Zhao and Lian make it to a tavern before their horse dies.  Inside they ask for help, but the Black Guard catch up to them.  Jacob, though high on opium, defends them and kills the guards before moving on, refusing to escort them.  Later on, remembering the horrors of combat, he decides to assist them. Traveling through a village destroyed by the Black Guard, they rescue a girl, Xiaolei. They attempt to take refuge in the desert city Jingshao. They are betrayed by their hosts, who summon the Black Guard, hoping to win the price on their heads. This forces them to fight their way out and escape by boat to the Silver Mountain, where some bandits Jacob originally sought take refuge.

Jacob is injured and the others are captured by the bandits.  Jacob awakens to find Gallain saved them, though he is now known as the White Ghost. Jacob sought out Gallain to explain to him that he did not murder women and children in the Crusades as Gallain believed, and they reconcile.  Shortly thereafter, Shing and the Black Guard corner them at the bandit hideout.  After intense fighting, Gallain is killed.  Jacob duels Shing; as Shing gets the upper hand, Lian intervenes and is stabbed by Shing.  Jacob, enraged, overpowers Shing and kills him.  With Shing's threat eliminated, the leader of the Black Guard swears loyalty to Prince Zhao.

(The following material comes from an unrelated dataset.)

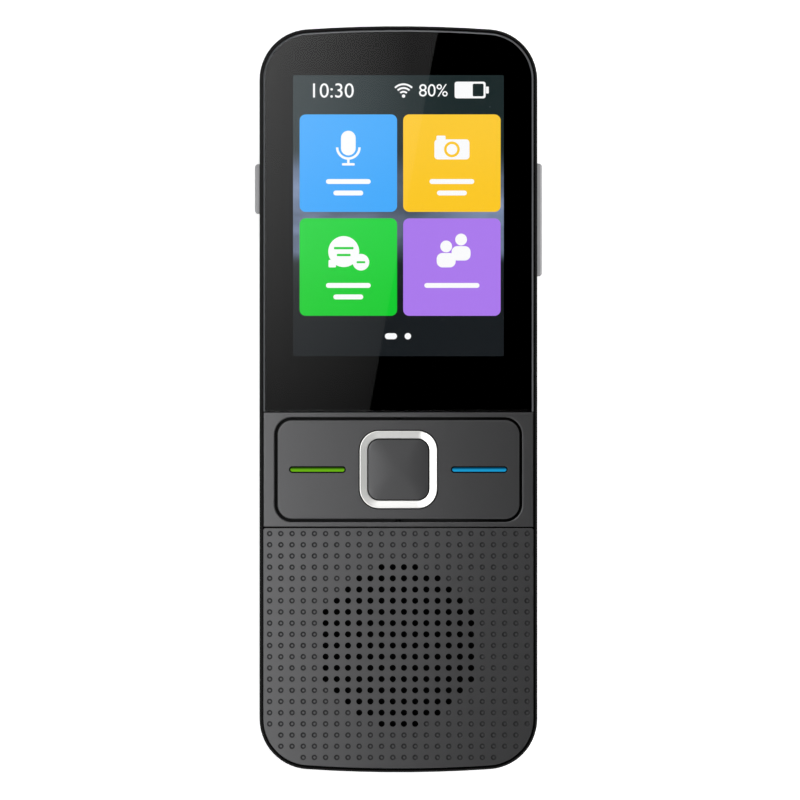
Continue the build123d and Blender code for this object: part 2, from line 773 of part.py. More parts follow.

Jacob and Lian survive their injuries and they, Zhao and Xiaolei are escorted by the Black Guard to the city, where Zhao is recognized as the new Emperor. Jacob, however, still tormented by his past and fearful of the future, leaves Lian and buries Gallain before he resumes traveling on his own.

Cast
 Hayden Christensen as Jacob
 Nicolas Cage as Gallain
 Liu Yifei as Lian
 Ji Ke Jun Yi as Mei
 Andy On as Shing
 Anoja Dias Bolt as Anika
 Byron Lawson as Captain Peng

Production

In 2013, the film was officially announced on the Arclight films website.

Filming
Principal photography started in April 2014 in the Yunnan province of China.

Release

Box office
The film grossed $5.1 million in other territories.

Critical reception
On the review aggregator website Rotten Tomatoes, Outcast holds an approval rating of  based on  reviews, with an average rating of . Metacritic, which uses a weighted average, assigned Outcast a score of 33 out of 100 rating based on 7 critics, indicating "generally unfavorable reviews".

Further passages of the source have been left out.